### Task details
Reproduce the listing verbatim.

-------- Dataset content

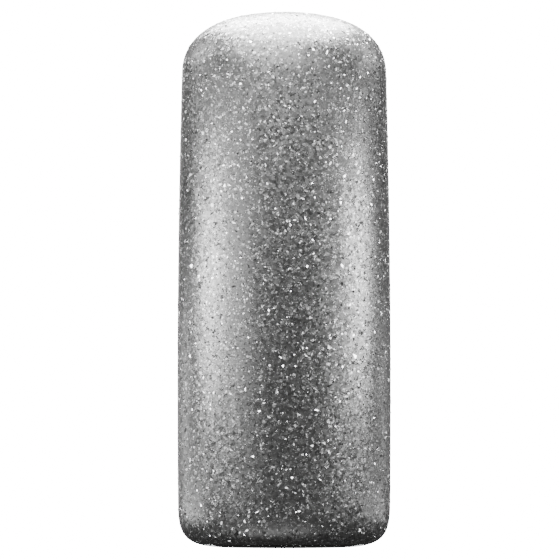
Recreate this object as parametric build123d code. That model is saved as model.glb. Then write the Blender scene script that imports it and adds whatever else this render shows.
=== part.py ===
from build123d import *
import math
import os

# A nail polish bottle: an oval glass flacon and a tall screw cap with a brush, closed to one smooth shape.
#
# The bottle stands on the XY plane with its axis on +Z. X is the wide way across and Y the narrow way.
# Glass and cap carry the same glitter lacquer, and meet at a hairline parting at mid height.
# Every size is in millimetres. Levels are heights above the surface that the bottle stands on.

# ---- Outer shape -------------------------------------------------------------------------------
HEIGHT = 70.0  # floor to the crown of the cap
WIDTH = 27.9  # widest, along X
DEPTH = 21.0  # widest, along Y
PARTING_Z = 34.0  # where the cap meets the bottle
PARTING_GAP = 0.08  # hairline between the two
WIDEST_Z = 20.0  # level of the greatest width
SIDE_RADIUS = 1500.0  # gentle barrel curve of the sides
CROWN_HEIGHT = 7.8  # domed part of the cap
CROWN_POWER = 2.3  # 2 is an ellipse, more is squarer
FOOT_HEIGHT = 5.2  # rounded part at the base
FOOT_INSET = 6.5  # how far the flat base lies inside the side
FOOT_POWER = 3.0

# ---- Lacquer and glass -------------------------------------------------------------------------
COAT = 0.25  # glitter lacquer on glass and cap
BARE_FOOT = 0.5  # height of uncoated glass at the base
GLASS_WALL = 2.3
GLASS_FLOOR = 3.6
SHOULDER_GLASS = 2.6  # glass between the cavity and the parting face
CAVITY_CORNER = 3.0
PUNT_DEPTH = 0.6  # shallow recess under the base
PUNT_RING = 1.4  # width of the flat ring that the bottle stands on
LABEL_THICKNESS = 0.12
LABEL_MARGIN = 0.5

# ---- Neck finish (13 mm screw neck, 12 threads per inch) ---------------------------------------
BOSS_MARGIN = 1.45  # boss outside the thread
BOSS_HEIGHT = 1.2
NECK_RADIUS = 5.75
NECK_HEIGHT = 11.2  # boss to rim
BORE_RADIUS = 3.6
RIM_ROUND = 0.5
PITCH = 2.117
THREAD_TURNS = 2.0
THREAD_HEIGHT = 0.7
THREAD_ROOT_WIDTH = 1.15
THREAD_CREST_WIDTH = 0.5
THREAD_BELOW_RIM = 1.9  # rim to the middle of the top flight
THREAD_SINK = 0.12  # how deep a ridge is rooted in its wall
CREST_CLEARANCE = 0.06  # cap thread's crest outside the neck thread's crest

# ---- Cap ---------------------------------------------------------------------------------------
CAP_WALL = 1.5
CAP_ROOM = 1.5  # hollow of the outer cap above the inner cap
CAP_CORNER = 2.5
SOCKET_MERGE = 0.4  # how far the ring that grips the inner cap runs into the shell, front and back
SOCKET_ABOVE_BOSS = 1.0
RIB_WIDTH = 1.0
RIB_ANGLES = (-40, 0, 40)  # ribs on each side, from the X axis
INNER_CAP_ABOVE_BOSS = 0.4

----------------

### Solution
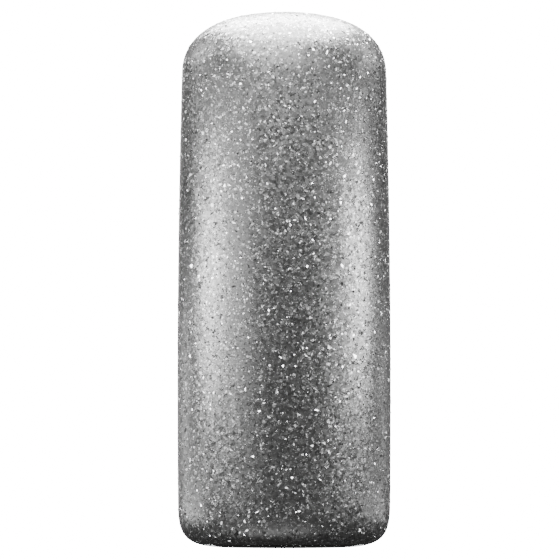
Recreate this object as parametric build123d code. That model is saved as model.glb. Then write the Blender scene script that imports it and adds whatever else this render shows.
=== part.py ===
from build123d import *
import math
import os

# A nail polish bottle: an oval glass flacon and a tall screw cap with a brush, closed to one smooth shape.
#
# The bottle stands on the XY plane with its axis on +Z. X is the wide way across and Y the narrow way.
# Glass and cap carry the same glitter lacquer, and meet at a hairline parting at mid height.
# Every size is in millimetres. Levels are heights above the surface that the bottle stands on.

# ---- Outer shape -------------------------------------------------------------------------------
HEIGHT = 70.0  # floor to the crown of the cap
WIDTH = 27.9  # widest, along X
DEPTH = 21.0  # widest, along Y
PARTING_Z = 34.0  # where the cap meets the bottle
PARTING_GAP = 0.08  # hairline between the two
WIDEST_Z = 20.0  # level of the greatest width
SIDE_RADIUS = 1500.0  # gentle barrel curve of the sides
CROWN_HEIGHT = 7.8  # domed part of the cap
CROWN_POWER = 2.3  # 2 is an ellipse, more is squarer
FOOT_HEIGHT = 5.2  # rounded part at the base
FOOT_INSET = 6.5  # how far the flat base lies inside the side
FOOT_POWER = 3.0

# ---- Lacquer and glass -------------------------------------------------------------------------
COAT = 0.25  # glitter lacquer on glass and cap
BARE_FOOT = 0.5  # height of uncoated glass at the base
GLASS_WALL = 2.3
GLASS_FLOOR = 3.6
SHOULDER_GLASS = 2.6  # glass between the cavity and the parting face
CAVITY_CORNER = 3.0
PUNT_DEPTH = 0.6  # shallow recess under the base
PUNT_RING = 1.4  # width of the flat ring that the bottle stands on
LABEL_THICKNESS = 0.12
LABEL_MARGIN = 0.5

# ---- Neck finish (13 mm screw neck, 12 threads per inch) ---------------------------------------
BOSS_MARGIN = 1.45  # boss outside the thread
BOSS_HEIGHT = 1.2
NECK_RADIUS = 5.75
NECK_HEIGHT = 11.2  # boss to rim
BORE_RADIUS = 3.6
RIM_ROUND = 0.5
PITCH = 2.117
THREAD_TURNS = 2.0
THREAD_HEIGHT = 0.7
THREAD_ROOT_WIDTH = 1.15
THREAD_CREST_WIDTH = 0.5
THREAD_BELOW_RIM = 1.9  # rim to the middle of the top flight
THREAD_SINK = 0.12  # how deep a ridge is rooted in its wall
CREST_CLEARANCE = 0.06  # cap thread's crest outside the neck thread's crest

# ---- Cap ---------------------------------------------------------------------------------------
CAP_WALL = 1.5
CAP_ROOM = 1.5  # hollow of the outer cap above the inner cap
CAP_CORNER = 2.5
SOCKET_MERGE = 0.4  # how far the ring that grips the inner cap runs into the shell, front and back
SOCKET_ABOVE_BOSS = 1.0
RIB_WIDTH = 1.0
RIB_ANGLES = (-40, 0, 40)  # ribs on each side, from the X axis
INNER_CAP_ABOVE_BOSS = 0.4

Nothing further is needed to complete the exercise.